SHORT TASK: Would you restate, exactly as they appear, the lines from the one containing "const mat = new THREE.Group();" through the end of the data below?

DATA SEGMENT:

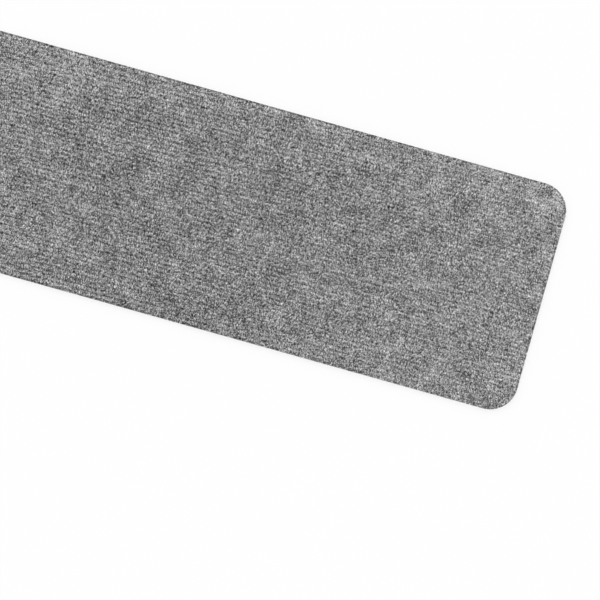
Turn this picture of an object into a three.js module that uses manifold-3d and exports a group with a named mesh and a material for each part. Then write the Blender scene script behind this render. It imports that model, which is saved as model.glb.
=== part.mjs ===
// Anti slip stair tread mat: a strip of ribbed needle-punched felt, its adhesive back and the release film.
// Millimetres, +Z up. +X runs along the stair, +Y across the tread from its front edge to the riser.
// The origin is the middle of the underside, so the mat lies on Z = 0.

import * as THREE from "three";
import { mergeVertices, toCreasedNormals } from "three/addons/utils/BufferGeometryUtils.js";
import Module from "manifold-3d";

// Plan, which one die cuts through every layer
const MAT_LENGTH = 760;
const MAT_WIDTH = 200;
const CORNER_RADIUS = 24;

// Layers, from the stair up
const FILM_THICKNESS = 0.1;
const ADHESIVE_THICKNESS = 0.4;
const FELT_BASE_THICKNESS = 2.3;

// Ribs, needled up out of the felt and running the whole length of the mat
const RIB_PITCH = 3.96;
const GROOVE_WIDTH = 0.7;
const RIB_HEIGHT = 1.2;

// The die drags the top edge of the felt down as it cuts
const CUT_EDGE_ROUND = 0.8;

// Facets of a corner, of half a rib and of the rounded edge
const CORNER_FACETS = 16;
const HALF_RIB_FACETS = 5;
const EDGE_FACETS = 3;
const SMOOTH_BELOW = THREE.MathUtils.degToRad(35);

// Heights that follow from the layers
const ADHESIVE_BOTTOM = FILM_THICKNESS;
const FELT_BOTTOM = ADHESIVE_BOTTOM + ADHESIVE_THICKNESS;
const FELT_THICKNESS = FELT_BASE_THICKNESS + RIB_HEIGHT;

const wasm = await Module();
wasm.setup();

const materials = {
  felt: new THREE.MeshStandardMaterial({ color: 0x868686, roughness: 0.95, metalness: 0 }),
  adhesive: new THREE.MeshStandardMaterial({ color: 0xf4f4f2, roughness: 0.45, metalness: 0 }),
  film: new THREE.MeshStandardMaterial({
    color: 0xe9eaea,
    roughness: 0.18,
    metalness: 0,
    transparent: true,
    opacity: 0.45,
  }),
};

// The outline of the die: a rectangle with four round corners, anticlockwise.
function dieOutline() {
  const x = MAT_LENGTH / 2 - CORNER_RADIUS;
  const y = MAT_WIDTH / 2 - CORNER_RADIUS;
  const quarter = Math.PI / 2;
  const outline = new THREE.Shape();
  outline.moveTo(-x, -y - CORNER_RADIUS);
  outline.absarc(x, -y, CORNER_RADIUS, -quarter, 0);
  outline.absarc(x, y, CORNER_RADIUS, 0, quarter);
  outline.absarc(-x, y, CORNER_RADIUS, quarter, 2 * quarter);
  outline.absarc(-x, -y, CORNER_RADIUS, 2 * quarter, 3 * quarter);
  return outline;
}

// A flat layer of the mat, with its underside on Z = 0.
function layer(thickness) {
  return new THREE.ExtrudeGeometry(dieOutline(), {
    depth: thickness,
    bevelEnabled: false,
    curveSegments: CORNER_FACETS / 2,
  });
}

// A geometry as a solid that can be cut. Only its places count, so corners that share one are merged.
function solidOf(geometry) {
  const bare = geometry.clone();
  bare.deleteAttribute("normal");
  bare.deleteAttribute("uv");
  const merged = mergeVertices(bare);
  return new wasm.Manifold(
    new wasm.Mesh({
      numProp: 3,
      vertProperties: new Float32Array(merged.attributes.position.array),
      triVerts: new Uint32Array(merged.index.array),
    }),
  );
}

// A solid as a geometry, shaded smoothly round each rib and sharply at the cut edge.
function geometryOf(solid) {
  const mesh = solid.getMesh();
  const geometry = new THREE.BufferGeometry();
  geometry.setAttribute("position", new THREE.BufferAttribute(mesh.vertProperties, mesh.numProp));
  geometry.setIndex(new THREE.BufferAttribute(mesh.triVerts, 1));
  return toCreasedNormals(geometry, SMOOTH_BELOW);
}

// The section of the felt web before it is cut: a flat base under a row of half-round ribs.
// A groove runs down the middle line, and the web is a rib wider than the mat on each side.
function webSection() {
  const ribsEachSide = Math.ceil(MAT_WIDTH / 2 / RIB_PITCH) + 1;
  const halfWeb = ribsEachSide * RIB_PITCH;
  const halfRib = (RIB_PITCH - GROOVE_WIDTH) / 2;
  const section = new THREE.Shape();
  section.moveTo(-halfWeb, 0);
  section.lineTo(halfWeb, 0);
  section.lineTo(halfWeb, FELT_BASE_THICKNESS);
  for (let rib = 0; rib < 2 * ribsEachSide; rib += 1) {
    const middle = halfWeb - (rib + 0.5) * RIB_PITCH;
    section.lineTo(middle + halfRib, FELT_BASE_THICKNESS);
    section.absellipse(middle, FELT_BASE_THICKNESS, halfRib, RIB_HEIGHT, 0, Math.PI);
  }
  section.lineTo(-halfWeb, FELT_BASE_THICKNESS);
  return section;
}

// The web of ribbed felt, longer than the mat by a rib's pitch at each end, with its underside on Z = 0.
function feltWeb() {
  const webLength = MAT_LENGTH + 2 * RIB_PITCH;
  const web = new THREE.ExtrudeGeometry(webSection(), {
    depth: webLength,
    bevelEnabled: false,
    curveSegments: HALF_RIB_FACETS,
  });
  // The section lies in the XY plane and is extruded along Z: it is turned to stand across the length.
  const across = new THREE.Vector3(0, 1, 0);
  const up = new THREE.Vector3(0, 0, 1);
  const along = new THREE.Vector3(1, 0, 0);
  web.applyMatrix4(new THREE.Matrix4().makeBasis(across, up, along));
  return web.translate(-webLength / 2, 0, 0);
}

// What the die leaves of the web: its outline, with the top edge rounded over.
// The lower edge is rounded alike, so it is kept below the felt.
function dieCut() {
  const below = CUT_EDGE_ROUND;
  const cut = new THREE.ExtrudeGeometry(dieOutline(), {
    depth: FELT_THICKNESS - CUT_EDGE_ROUND + below,
    bevelEnabled: true,
    bevelThickness: CUT_EDGE_ROUND,
    bevelSize: CUT_EDGE_ROUND,
    bevelOffset: -CUT_EDGE_ROUND,
    bevelSegments: EDGE_FACETS,
    curveSegments: CORNER_FACETS / 2,
  });
  return cut.translate(0, 0, -below);
}

function ribbedFelt() {
  return geometryOf(solidOf(feltWeb()).intersect(solidOf(dieCut())));
}

function piece(name, geometry, material, bottom) {
  const mesh = new THREE.Mesh(geometry, material);
  mesh.name = name;
  mesh.position.z = bottom;
  return mesh;
}

const mat = new THREE.Group();
mat.add(piece("ribbed_felt", ribbedFelt(), materials.felt, FELT_BOTTOM));
mat.add(piece("adhesive_backing", layer(ADHESIVE_THICKNESS), materials.adhesive, ADHESIVE_BOTTOM));
mat.add(piece("release_film", layer(FILM_THICKNESS), materials.film, 0));

export default mat;
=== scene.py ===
# The looks of an anti slip stair tread mat: ribbed needle-punched felt, a tacky coat and a release film.
import math
import random

import bmesh
import bpy
from mathutils import Matrix, Vector
from mathutils.bvhtree import BVHTree


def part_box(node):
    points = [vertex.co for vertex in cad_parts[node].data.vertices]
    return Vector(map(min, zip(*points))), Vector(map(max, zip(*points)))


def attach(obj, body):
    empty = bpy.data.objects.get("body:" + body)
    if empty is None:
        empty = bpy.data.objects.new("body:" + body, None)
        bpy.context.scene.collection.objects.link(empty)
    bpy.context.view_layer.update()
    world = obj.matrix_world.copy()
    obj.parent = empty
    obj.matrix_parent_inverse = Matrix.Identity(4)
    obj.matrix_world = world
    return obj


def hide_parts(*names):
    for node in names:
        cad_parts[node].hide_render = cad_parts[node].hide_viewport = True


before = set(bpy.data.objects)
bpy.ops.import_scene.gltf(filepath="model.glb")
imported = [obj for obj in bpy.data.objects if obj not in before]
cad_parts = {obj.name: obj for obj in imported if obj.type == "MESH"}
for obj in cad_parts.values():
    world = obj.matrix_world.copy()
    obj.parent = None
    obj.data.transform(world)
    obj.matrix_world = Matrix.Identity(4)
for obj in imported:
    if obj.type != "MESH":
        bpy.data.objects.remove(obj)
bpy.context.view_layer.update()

MM = 0.001

# Points and edges are told apart down to this length
NEAR = 0.01 * MM

# The mat's layers, read from its solids
felt_low, felt_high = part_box("ribbed_felt")
film_low, film_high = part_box("release_film")
LENGTH = felt_high.x - felt_low.x
WIDTH = felt_high.y - felt_low.y
FILM_THICKNESS = film_high.z - film_low.z

# The outline that the die cuts, and the round that it drags the felt's top edge to
CORNER_RADIUS = 24 * MM
CUT_EDGE_ROUND = 0.8 * MM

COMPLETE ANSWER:
const mat = new THREE.Group();
mat.add(piece("ribbed_felt", ribbedFelt(), materials.felt, FELT_BOTTOM));
mat.add(piece("adhesive_backing", layer(ADHESIVE_THICKNESS), materials.adhesive, ADHESIVE_BOTTOM));
mat.add(piece("release_film", layer(FILM_THICKNESS), materials.film, 0));

export default mat;
=== scene.py ===
# The looks of an anti slip stair tread mat: ribbed needle-punched felt, a tacky coat and a release film.
import math
import random

import bmesh
import bpy
from mathutils import Matrix, Vector
from mathutils.bvhtree import BVHTree


def part_box(node):
    points = [vertex.co for vertex in cad_parts[node].data.vertices]
    return Vector(map(min, zip(*points))), Vector(map(max, zip(*points)))


def attach(obj, body):
    empty = bpy.data.objects.get("body:" + body)
    if empty is None:
        empty = bpy.data.objects.new("body:" + body, None)
        bpy.context.scene.collection.objects.link(empty)
    bpy.context.view_layer.update()
    world = obj.matrix_world.copy()
    obj.parent = empty
    obj.matrix_parent_inverse = Matrix.Identity(4)
    obj.matrix_world = world
    return obj


def hide_parts(*names):
    for node in names:
        cad_parts[node].hide_render = cad_parts[node].hide_viewport = True


before = set(bpy.data.objects)
bpy.ops.import_scene.gltf(filepath="model.glb")
imported = [obj for obj in bpy.data.objects if obj not in before]
cad_parts = {obj.name: obj for obj in imported if obj.type == "MESH"}
for obj in cad_parts.values():
    world = obj.matrix_world.copy()
    obj.parent = None
    obj.data.transform(world)
    obj.matrix_world = Matrix.Identity(4)
for obj in imported:
    if obj.type != "MESH":
        bpy.data.objects.remove(obj)
bpy.context.view_layer.update()

MM = 0.001

# Points and edges are told apart down to this length
NEAR = 0.01 * MM

# The mat's layers, read from its solids
felt_low, felt_high = part_box("ribbed_felt")
film_low, film_high = part_box("release_film")
LENGTH = felt_high.x - felt_low.x
WIDTH = felt_high.y - felt_low.y
FILM_THICKNESS = film_high.z - film_low.z

# The outline that the die cuts, and the round that it drags the felt's top edge to
CORNER_RADIUS = 24 * MM
CUT_EDGE_ROUND = 0.8 * MM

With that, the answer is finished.